++++ Given information

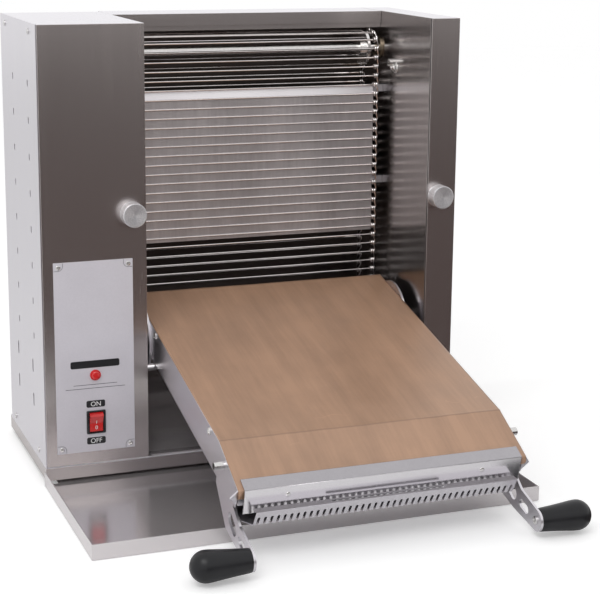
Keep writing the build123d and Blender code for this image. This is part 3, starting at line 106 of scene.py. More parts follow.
BELT_ENDS = [corner[0] for corner in limits("belt_front_run")]
TOP_SHAFT = middle_of("top_shaft")
DRIVE_SHAFT = middle_of("drive_shaft")
ROD_PITCH = 12.7
SPROCKET_TEETH = 12
PITCH_RADIUS = ROD_PITCH / (2 * math.sin(math.pi / SPROCKET_TEETH))
HINGE = middle_of("hinge_pins")
PIVOT_DROP = 41.4  # from the platen's face down to the hinge
PIVOT_FROM_REAR = 49.5  # from the platen's rear edge to the hinge
OPEN_TILT = math.radians(13.6)
PLATEN_FLAT = 386.0
FLARE_LENGTH = 79.0
FLARE = math.radians(14.1)
SHEET_WRAP = 14.0
RIVETS_X = (-76.0, 170.0)
BOLT_Y, BOLT_Z = 110.5, 513.8
EYE = (-678.5, -1938.3, 727.1)
EYE_YAW, EYE_PITCH, EYE_ROLL = (math.radians(turn) for turn in (-20.866, -12.398, 0.555))


# ---- Mesh tools: a shape is a pair of points and face lists -----------------------------
def together(*parts):
    """Arrays as the last axis of one array; a part may be one value for all."""
    return np.stack(np.broadcast_arrays(*parts), axis=-1)


def unit(arrows):
    """Arrows drawn out or in to a length of one."""
    return arrows / np.linalg.norm(arrows, axis=-1, keepdims=True)


def grid_faces(rows, columns, closed=False):
    """Quads of a grid of rows by columns; closed joins the last column to the first."""
    wide = columns if closed else columns - 1
    row, column = np.meshgrid(np.arange(rows - 1), np.arange(wide), indexing="ij")
    here, after = row * columns, (column + 1) % columns
    beyond = here + columns
    quads = together(here + column, here + after, beyond + after, beyond + column)
    return quads.reshape(-1, 4).tolist()


def linked(name, data):
    """An object of the scene."""
    made = bpy.data.objects.new(name, data)
    bpy.context.scene.collection.objects.link(made)
    return made


def new_object(name, shape, finish, body, smooth=True, angle=40.0):
    """A piece from a shape, riding on a body."""
    points, faces = shape
    mesh = bpy.data.meshes.new(name)
    mesh.from_pydata(placed(points).tolist(), [], faces)
    mesh.validate()
    if smooth:
        mesh.shade_smooth()
        mesh.set_sharp_from_angle(angle=math.radians(angle))
    mesh.materials.append(finish)
    piece = linked(name, mesh)
    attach(piece, body)
    return piece


def facing_out(piece):
    """Turn a closed piece's faces outwards."""
    work = bmesh.new()
    work.from_mesh(piece.data)
    bmesh.ops.recalc_face_normals(work, faces=work.faces)
    work.to_mesh(piece.data)
    work.free()


def stand_in(node, ending, shape, finish, angle=40.0):
    """A closed piece that takes a CAD node's place on the node's own body."""
    body = NODES[node]["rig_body"]
    piece = new_object(node + ending, shape, finish, body, angle=angle)
    facing_out(piece)
    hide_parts(node)


def frame_of(axis):
    """Two unit vectors that complete a right-handed set with an axis."""
    axis = unit(np.asarray(axis, float))
    first = unit(np.cross((0.0, 0.0, 1.0) if abs(axis[2]) < 0.9 else (0.0, 1.0, 0.0), axis))
    return first, np.cross(axis, first), axis


def revolved(profile, centre, axis, segments, reshape=None):
    """A profile of (radius, height) turned about an axis.

    Point (i, j) is centre + radius_i (cos a_j first + sin a_j second) + height_i axis,
    with a_j = 2 pi j / segments. A radius of nought at an end becomes one pole point.
    reshape(radius, angle, height) gives each grid point its own radius and height.
    """
    profile, centre = np.asarray(profile, float), np.asarray(centre, float)
    first, second, axis = frame_of(axis)
    ring = profile[profile[:, 0] > 1e-6]
    angle = TAU * np.arange(segments) / segments
    radius, height, turn = np.broadcast_arrays(ring[:, :1], ring[:, 1:], angle)
    if reshape:
        radius, height = reshape(radius, turn, height)
    points = (
        centre
        + (radius * np.cos(turn))[..., None] * first
        + (radius * np.sin(turn))[..., None] * second
        + height[..., None] * axis
    ).reshape(-1, 3)
    faces = grid_faces(len(ring), segments, closed=True)
    around = np.arange(segments)
    following = (around + 1) % segments

    def pole(high, one, other):
        nonlocal points, faces
        points = np.vstack([points, centre + high * axis])
        faces += together(len(points) - 1, one, other).tolist()

    if profile[0, 0] <= 1e-6:
        start = profile[0, 1]
        pole(float(reshape(0.0, 0.0, start)[1]) if reshape else start, following, around)
    if profile[-1, 0] <= 1e-6:
        last = (len(ring) - 1) * segments
        pole(profile[-1, 1], last + around, last + following)
    return points, faces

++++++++

| Requirement |
Pick out, from the lines above, every one that contains the string "node".

| Complete answer |
def stand_in(node, ending, shape, finish, angle=40.0):
    """A closed piece that takes a CAD node's place on the node's own body."""
    body = NODES[node]["rig_body"]
    piece = new_object(node + ending, shape, finish, body, angle=angle)
    hide_parts(node)